Some historians also question Hoover’s close friendship with the FBI’s number two man, Clyde Tolson, given the fact that any hint of homosexuality became reason for dismissal as well. The lavender scare is a term many use for the persecution of gays by McCarthy-era loyalty review boards. Hoover and Tolson vacationed together, rode to work together, and dined together daily. Tolson inherited Hoover’s property upon his death and is buried within a few feet of the director in Congressional Cemetery.
Eventually, Hoover distanced himself from McCarthy when the senator recklessly attacked the army and a decorated World War II veteran general. In December 1954, McCarthy was denounced in a formal censure by the Senate for conduct “contrary to senatorial traditions.” He died three years later from cirrhosis of the liver. His belligerent right-hand man, the chief counsel on McCarthy’s Permanent Subcommittee on Investigations, lawyer Roy Cohn, was disbarred for ethical violations in the 1980s. Before that, he remained a much-feared attorney, helped elect President Richard Nixon, and befriended and advised young would-be leaders such as Donald Trump.
Hoover retained his influence and stature. When he died in 1972, his body lay in state in the Capitol building—an honor afforded to no other civil servant before or since.

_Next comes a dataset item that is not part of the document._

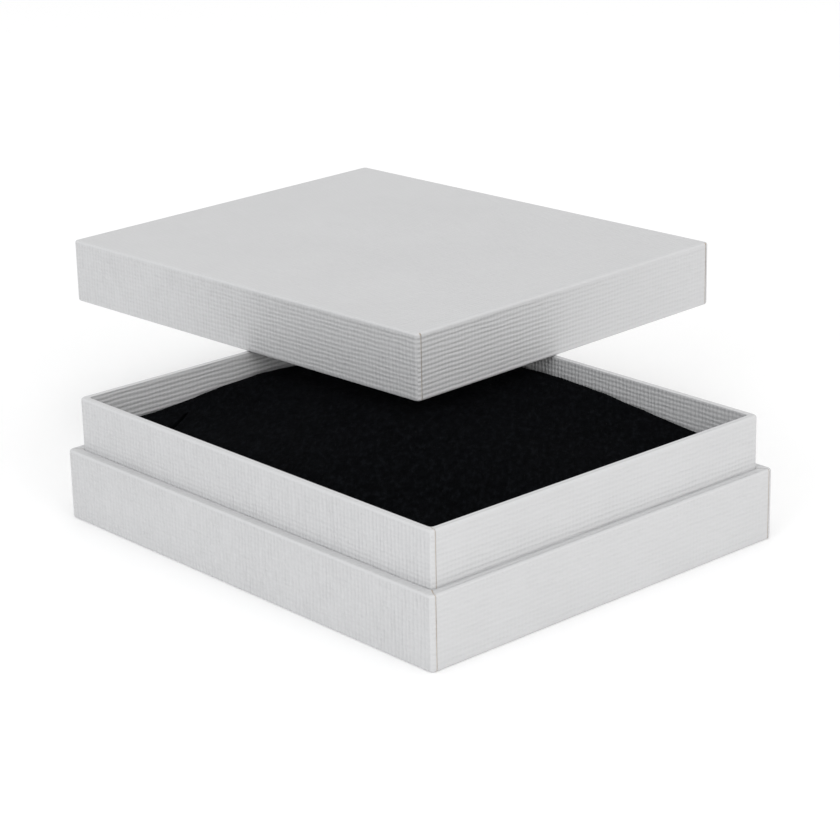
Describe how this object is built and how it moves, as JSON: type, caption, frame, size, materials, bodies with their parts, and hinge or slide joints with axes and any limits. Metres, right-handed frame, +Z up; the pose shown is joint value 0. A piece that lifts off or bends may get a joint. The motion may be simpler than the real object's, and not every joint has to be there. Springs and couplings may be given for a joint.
{
  "type": "jewelry gift box",
  "caption": "Rigid paper-covered gift box for a necklace: base tray with a standing neck, black velvet pad with chain slits, and lift-off lid.",
  "frame": {"origin": "centre of the base's underside", "axes": "+X across the box's width, +Y along its depth towards the parked lid, +Z up out of the open tray"},
  "size_m": [0.1213, 0.1475, 0.0352],
  "materials": {
    "linen_paper_white": "matte",
    "greyboard": "matte",
    "gummed_paper": "matte",
    "lining_paper_white": "matte",
    "velvet_black": "matte",
    "foam_black": "matte"
  },
  "bodies": {
    "base": {"base_wrap": "linen_paper_white", "base_board": "greyboard", "base_corner_stays": "gummed_paper", "base_lining": "lining_paper_white", "neck_board": "greyboard", "neck_seam_tape": "gummed_paper", "neck_wrap": "linen_paper_white"},
    "insert": {"insert_card": "greyboard", "insert_foam": "foam_black", "insert_velvet": "velvet_black"},
    "lid": {"lid_wrap": "linen_paper_white", "lid_board": "greyboard", "lid_corner_stays": "gummed_paper", "lid_lining": "lining_paper_white"}
  },
  "joints": [
    {"name": "lid_lift", "type": "slide", "parent": "base", "child": "lid", "axis": [0, 0, 1], "range_m": [0, 0.06]},
    {"name": "insert_lift", "type": "slide", "parent": "base", "child": "insert", "axis": [0, 0, 1], "range_m": [0, 0.03]}
  ],
  "couplings": [
    {"joint": "insert_lift", "follows": "lid_lift", "ratio": 0.5}
  ]
}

Hoover testimony: https://www.youtube.com/watch?v=UDCVdh08TYM
We must not confuse dissent with disloyalty. We must remember always that accusation is not proof and that conviction depends upon evidence and due process of law. We will not walk in fear, one of another. We will not be driven by fear into an age of unreason, if we dig deep in our history and our doctrine, and remember that we are not descended from fearful men – not from men who feared to write, to speak, to associate, and to defend causes that were, for the moment, unpopular.